### The input
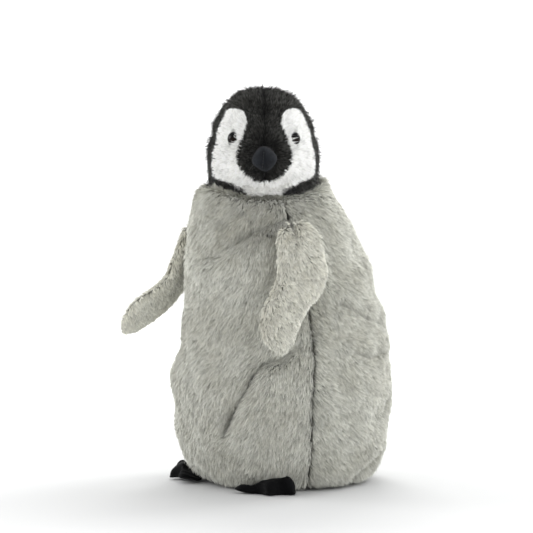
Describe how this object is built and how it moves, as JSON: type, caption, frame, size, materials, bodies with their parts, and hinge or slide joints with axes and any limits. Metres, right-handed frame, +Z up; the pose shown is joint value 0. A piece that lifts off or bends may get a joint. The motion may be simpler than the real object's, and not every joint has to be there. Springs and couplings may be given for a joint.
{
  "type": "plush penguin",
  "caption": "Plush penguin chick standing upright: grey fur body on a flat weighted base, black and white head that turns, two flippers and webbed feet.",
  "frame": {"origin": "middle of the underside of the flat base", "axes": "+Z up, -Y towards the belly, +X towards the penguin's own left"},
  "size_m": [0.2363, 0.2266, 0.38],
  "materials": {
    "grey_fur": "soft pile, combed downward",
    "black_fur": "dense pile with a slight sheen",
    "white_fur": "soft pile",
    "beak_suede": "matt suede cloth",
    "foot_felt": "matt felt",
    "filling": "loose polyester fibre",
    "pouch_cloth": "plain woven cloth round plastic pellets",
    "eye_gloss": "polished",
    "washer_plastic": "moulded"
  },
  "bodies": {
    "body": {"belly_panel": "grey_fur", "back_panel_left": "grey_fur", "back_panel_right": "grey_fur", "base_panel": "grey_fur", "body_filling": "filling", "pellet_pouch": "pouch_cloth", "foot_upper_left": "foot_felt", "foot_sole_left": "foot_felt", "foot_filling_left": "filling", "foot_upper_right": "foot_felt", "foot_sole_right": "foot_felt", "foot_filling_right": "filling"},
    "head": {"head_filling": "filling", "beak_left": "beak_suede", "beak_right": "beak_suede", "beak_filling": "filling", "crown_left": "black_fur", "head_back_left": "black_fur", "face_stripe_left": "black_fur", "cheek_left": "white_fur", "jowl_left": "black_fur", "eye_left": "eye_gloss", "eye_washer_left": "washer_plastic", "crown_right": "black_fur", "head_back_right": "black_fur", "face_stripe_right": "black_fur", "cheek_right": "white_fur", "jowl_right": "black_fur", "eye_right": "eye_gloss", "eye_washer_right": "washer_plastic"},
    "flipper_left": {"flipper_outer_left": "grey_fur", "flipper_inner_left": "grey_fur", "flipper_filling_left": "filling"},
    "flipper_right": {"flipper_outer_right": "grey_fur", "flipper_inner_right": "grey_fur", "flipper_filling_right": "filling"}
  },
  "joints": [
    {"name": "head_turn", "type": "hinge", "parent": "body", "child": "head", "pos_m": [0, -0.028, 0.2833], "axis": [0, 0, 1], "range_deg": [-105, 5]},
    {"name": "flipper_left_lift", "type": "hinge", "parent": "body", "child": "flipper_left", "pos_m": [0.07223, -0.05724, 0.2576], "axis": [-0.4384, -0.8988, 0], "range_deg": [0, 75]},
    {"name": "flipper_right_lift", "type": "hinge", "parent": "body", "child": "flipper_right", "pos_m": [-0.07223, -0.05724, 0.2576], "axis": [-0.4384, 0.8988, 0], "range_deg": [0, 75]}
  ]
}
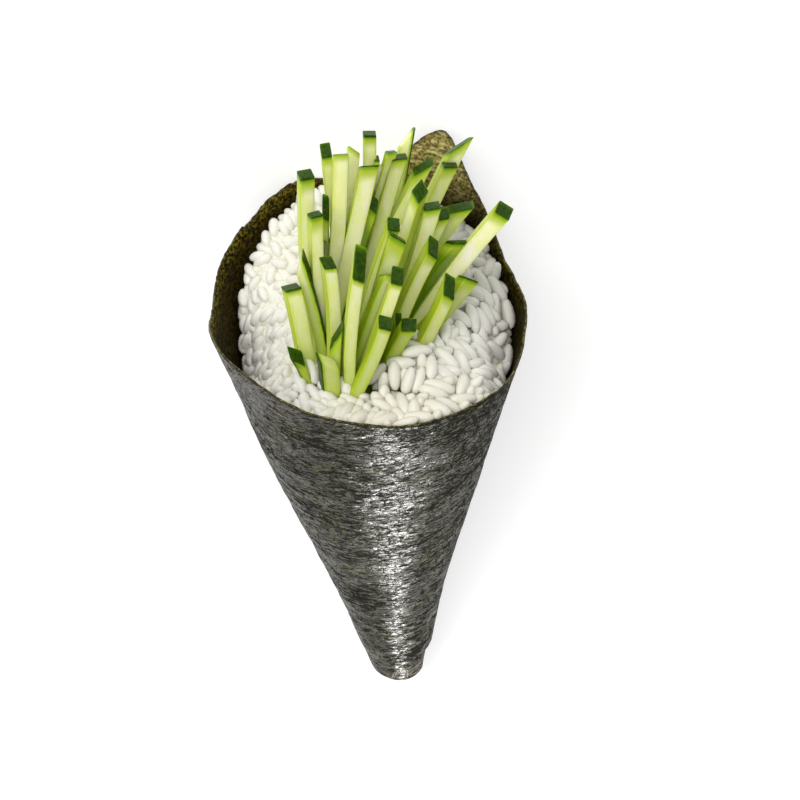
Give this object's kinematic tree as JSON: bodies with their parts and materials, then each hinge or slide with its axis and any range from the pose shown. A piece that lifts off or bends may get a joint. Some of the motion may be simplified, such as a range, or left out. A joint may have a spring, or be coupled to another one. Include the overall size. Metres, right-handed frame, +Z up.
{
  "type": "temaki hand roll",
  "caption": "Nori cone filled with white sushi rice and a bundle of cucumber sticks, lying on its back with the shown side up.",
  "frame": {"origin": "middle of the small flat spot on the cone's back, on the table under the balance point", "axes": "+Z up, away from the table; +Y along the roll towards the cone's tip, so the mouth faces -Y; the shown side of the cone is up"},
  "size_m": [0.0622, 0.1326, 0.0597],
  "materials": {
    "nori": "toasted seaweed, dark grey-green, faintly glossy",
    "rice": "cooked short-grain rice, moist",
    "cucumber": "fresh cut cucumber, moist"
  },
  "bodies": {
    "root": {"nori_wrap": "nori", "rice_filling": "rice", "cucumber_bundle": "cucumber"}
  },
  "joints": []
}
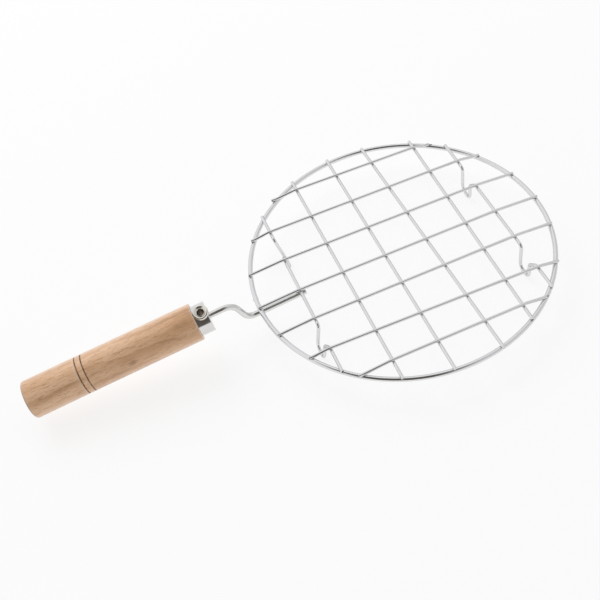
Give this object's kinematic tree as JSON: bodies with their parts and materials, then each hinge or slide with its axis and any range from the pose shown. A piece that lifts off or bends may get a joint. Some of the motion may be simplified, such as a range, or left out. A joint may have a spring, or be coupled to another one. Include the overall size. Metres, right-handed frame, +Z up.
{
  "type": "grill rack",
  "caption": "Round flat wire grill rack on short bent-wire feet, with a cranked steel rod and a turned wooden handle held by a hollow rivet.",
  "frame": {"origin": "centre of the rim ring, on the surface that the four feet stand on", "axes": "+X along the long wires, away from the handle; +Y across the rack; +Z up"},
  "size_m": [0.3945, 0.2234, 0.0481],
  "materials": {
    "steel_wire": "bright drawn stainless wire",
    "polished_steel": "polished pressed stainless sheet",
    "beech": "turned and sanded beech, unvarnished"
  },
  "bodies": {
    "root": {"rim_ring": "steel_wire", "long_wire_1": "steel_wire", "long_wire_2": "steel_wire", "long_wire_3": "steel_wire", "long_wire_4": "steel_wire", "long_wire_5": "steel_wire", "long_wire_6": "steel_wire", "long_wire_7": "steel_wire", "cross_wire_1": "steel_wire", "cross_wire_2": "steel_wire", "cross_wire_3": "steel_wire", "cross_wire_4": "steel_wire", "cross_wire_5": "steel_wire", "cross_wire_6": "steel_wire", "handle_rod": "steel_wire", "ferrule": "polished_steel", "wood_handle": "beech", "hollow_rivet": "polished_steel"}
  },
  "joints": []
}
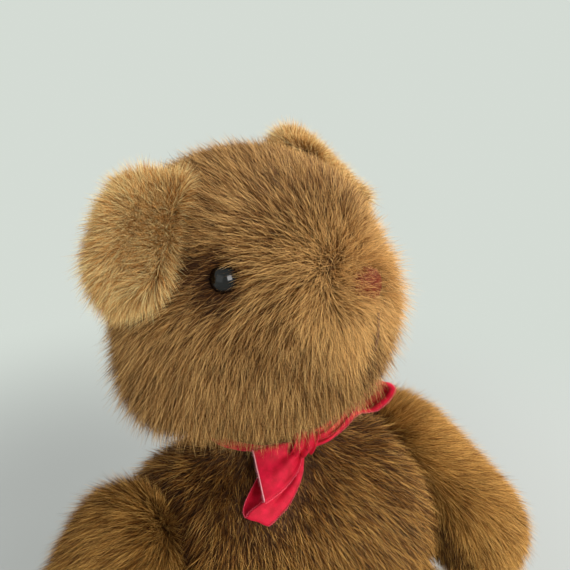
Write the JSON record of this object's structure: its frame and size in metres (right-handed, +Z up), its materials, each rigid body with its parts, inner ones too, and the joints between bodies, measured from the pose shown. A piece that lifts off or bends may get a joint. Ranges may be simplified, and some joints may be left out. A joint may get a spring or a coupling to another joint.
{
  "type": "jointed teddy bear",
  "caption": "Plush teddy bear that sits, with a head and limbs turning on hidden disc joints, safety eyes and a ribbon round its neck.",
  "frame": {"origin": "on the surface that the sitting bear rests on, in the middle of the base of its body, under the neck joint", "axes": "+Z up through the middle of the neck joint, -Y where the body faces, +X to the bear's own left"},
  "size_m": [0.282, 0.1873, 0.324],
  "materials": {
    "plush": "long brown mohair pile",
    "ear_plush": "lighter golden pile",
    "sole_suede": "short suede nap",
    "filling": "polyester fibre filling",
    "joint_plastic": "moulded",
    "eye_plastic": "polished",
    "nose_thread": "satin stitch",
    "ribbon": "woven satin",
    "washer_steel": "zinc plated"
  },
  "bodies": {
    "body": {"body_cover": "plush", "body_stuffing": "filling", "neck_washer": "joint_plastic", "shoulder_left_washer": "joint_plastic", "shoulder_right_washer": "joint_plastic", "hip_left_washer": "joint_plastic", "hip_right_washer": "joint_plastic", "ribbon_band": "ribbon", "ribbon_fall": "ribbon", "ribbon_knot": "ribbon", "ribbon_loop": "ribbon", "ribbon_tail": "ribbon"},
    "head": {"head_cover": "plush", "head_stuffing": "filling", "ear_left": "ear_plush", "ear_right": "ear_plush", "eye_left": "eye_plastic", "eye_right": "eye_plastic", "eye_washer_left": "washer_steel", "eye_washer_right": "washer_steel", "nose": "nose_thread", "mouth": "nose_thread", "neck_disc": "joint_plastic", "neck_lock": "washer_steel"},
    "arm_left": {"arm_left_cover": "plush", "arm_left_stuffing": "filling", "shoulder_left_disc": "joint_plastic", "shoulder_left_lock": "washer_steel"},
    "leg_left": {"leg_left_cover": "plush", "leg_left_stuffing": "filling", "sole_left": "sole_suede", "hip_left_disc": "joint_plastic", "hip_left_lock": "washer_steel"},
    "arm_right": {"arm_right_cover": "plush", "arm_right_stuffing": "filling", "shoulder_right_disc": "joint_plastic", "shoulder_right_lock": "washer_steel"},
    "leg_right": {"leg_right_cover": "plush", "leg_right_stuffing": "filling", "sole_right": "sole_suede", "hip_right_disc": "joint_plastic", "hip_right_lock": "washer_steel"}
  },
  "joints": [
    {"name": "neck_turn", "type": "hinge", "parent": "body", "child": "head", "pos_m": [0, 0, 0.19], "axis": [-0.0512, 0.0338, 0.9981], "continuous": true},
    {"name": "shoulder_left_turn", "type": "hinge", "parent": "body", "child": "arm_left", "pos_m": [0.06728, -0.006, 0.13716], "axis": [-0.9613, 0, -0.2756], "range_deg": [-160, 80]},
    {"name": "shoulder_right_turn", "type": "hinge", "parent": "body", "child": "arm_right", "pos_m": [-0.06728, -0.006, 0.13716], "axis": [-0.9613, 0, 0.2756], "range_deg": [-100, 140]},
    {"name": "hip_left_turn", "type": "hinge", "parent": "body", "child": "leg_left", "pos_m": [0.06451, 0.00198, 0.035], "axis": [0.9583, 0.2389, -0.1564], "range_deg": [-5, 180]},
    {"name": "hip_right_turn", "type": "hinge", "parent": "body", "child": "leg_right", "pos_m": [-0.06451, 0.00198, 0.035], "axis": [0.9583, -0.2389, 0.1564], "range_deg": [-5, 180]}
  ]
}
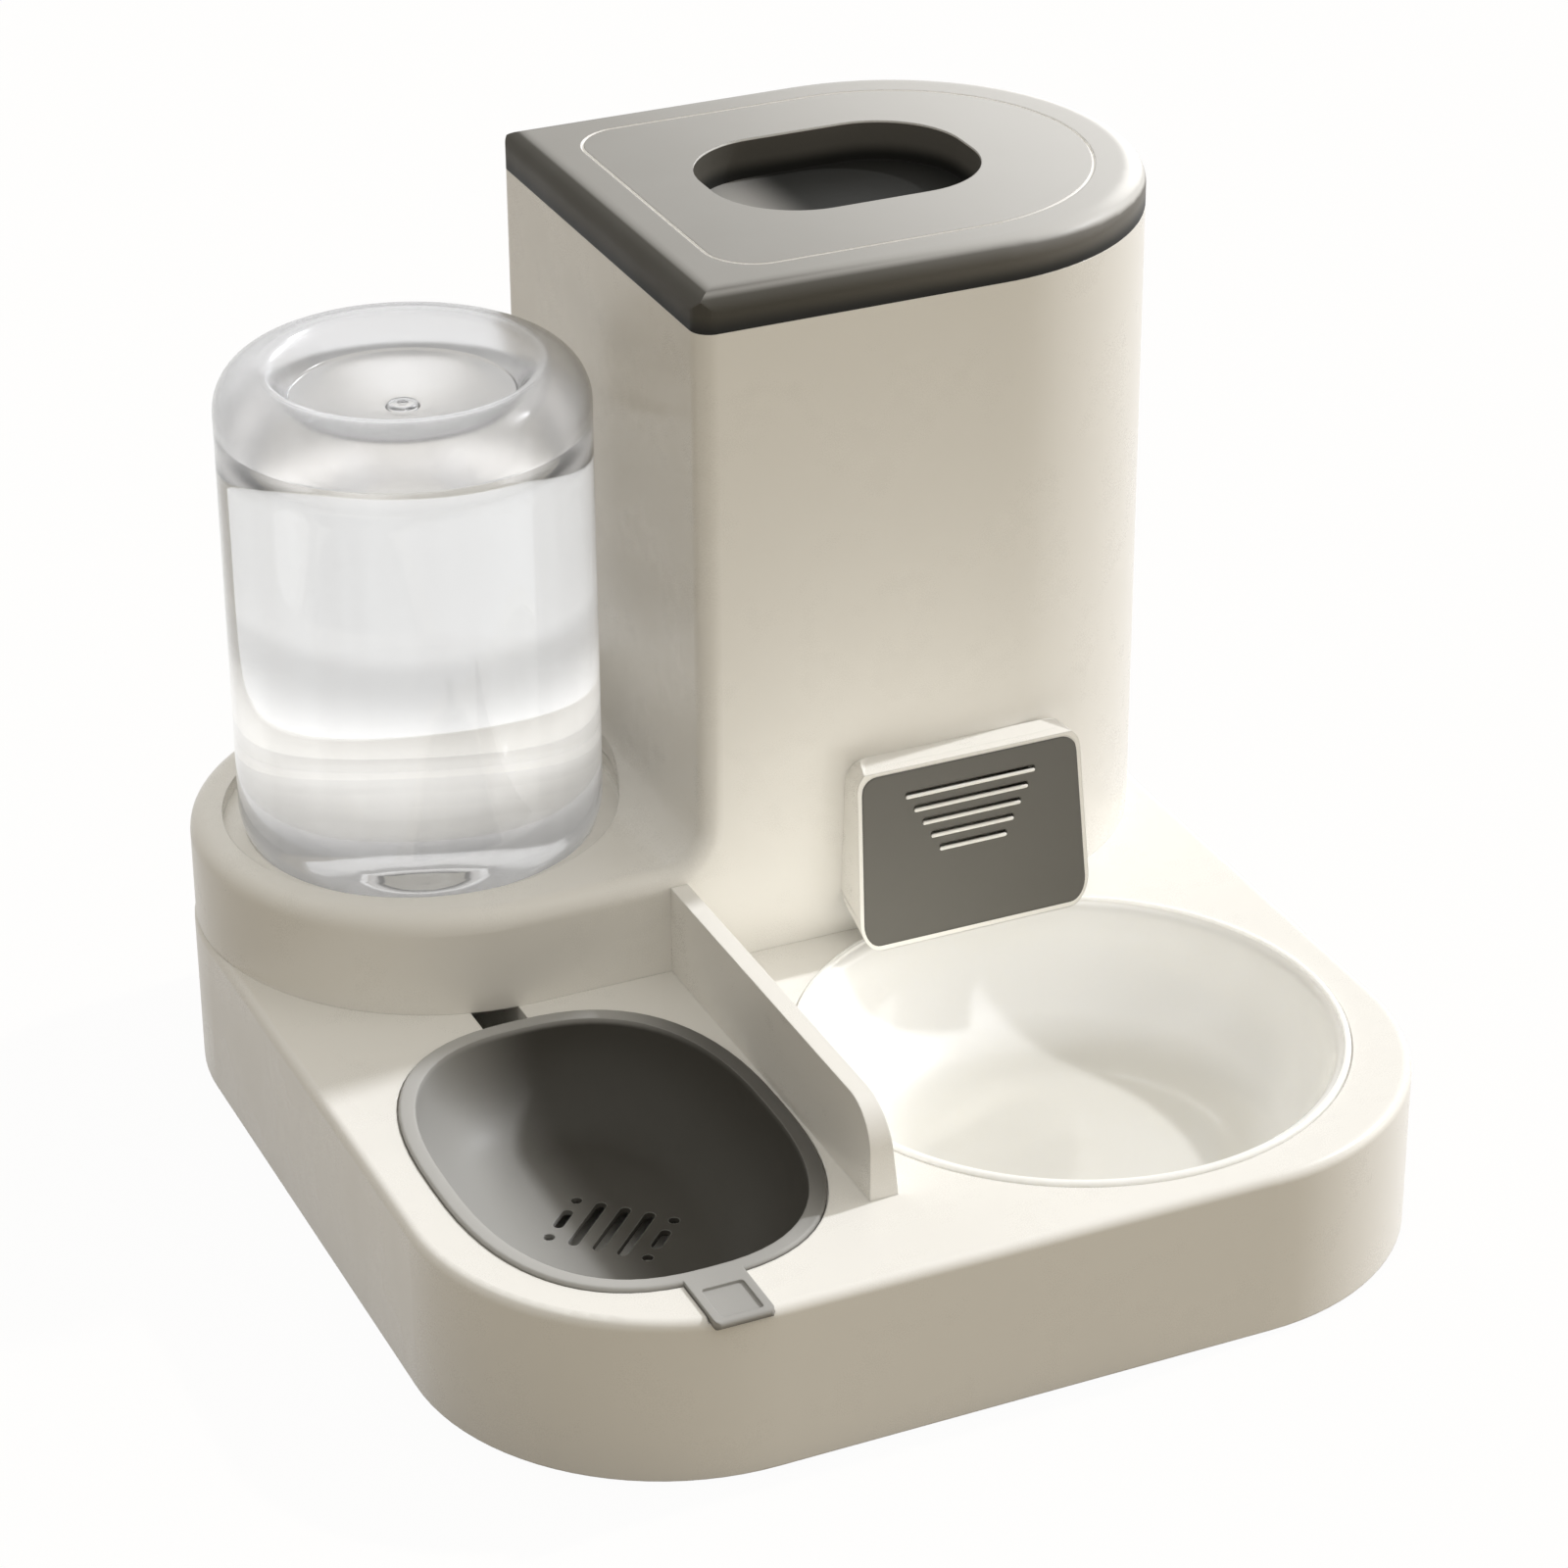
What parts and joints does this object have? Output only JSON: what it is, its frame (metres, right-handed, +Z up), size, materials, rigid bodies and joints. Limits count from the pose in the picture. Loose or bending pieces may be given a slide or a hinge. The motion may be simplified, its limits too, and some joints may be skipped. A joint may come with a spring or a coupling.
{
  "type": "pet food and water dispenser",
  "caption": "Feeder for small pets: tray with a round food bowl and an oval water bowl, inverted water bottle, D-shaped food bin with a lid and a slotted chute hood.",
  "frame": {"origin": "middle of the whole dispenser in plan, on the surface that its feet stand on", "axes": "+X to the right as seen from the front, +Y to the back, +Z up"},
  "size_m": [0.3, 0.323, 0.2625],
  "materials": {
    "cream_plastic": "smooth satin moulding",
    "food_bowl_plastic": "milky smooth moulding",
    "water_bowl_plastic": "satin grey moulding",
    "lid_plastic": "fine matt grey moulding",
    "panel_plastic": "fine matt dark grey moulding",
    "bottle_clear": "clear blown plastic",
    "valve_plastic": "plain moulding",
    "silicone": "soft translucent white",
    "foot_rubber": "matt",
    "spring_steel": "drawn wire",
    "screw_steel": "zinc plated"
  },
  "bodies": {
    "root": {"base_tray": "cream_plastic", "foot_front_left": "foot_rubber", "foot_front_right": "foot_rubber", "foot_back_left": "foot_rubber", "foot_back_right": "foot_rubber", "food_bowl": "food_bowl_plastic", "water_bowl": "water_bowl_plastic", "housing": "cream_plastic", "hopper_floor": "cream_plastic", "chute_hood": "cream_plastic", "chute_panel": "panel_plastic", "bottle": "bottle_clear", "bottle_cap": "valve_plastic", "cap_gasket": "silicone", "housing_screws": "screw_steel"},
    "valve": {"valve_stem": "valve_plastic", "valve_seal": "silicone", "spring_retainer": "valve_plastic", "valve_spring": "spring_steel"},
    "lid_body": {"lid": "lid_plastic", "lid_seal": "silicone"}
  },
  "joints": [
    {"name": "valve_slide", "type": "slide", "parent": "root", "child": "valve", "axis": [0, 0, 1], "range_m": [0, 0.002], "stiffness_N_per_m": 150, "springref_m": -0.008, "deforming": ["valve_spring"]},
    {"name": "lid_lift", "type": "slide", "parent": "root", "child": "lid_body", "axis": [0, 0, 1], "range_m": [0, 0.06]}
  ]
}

### Task prompt
Determine how many lines in the records contain "rigid", and reply with the number only.

### Answer to this exercise
2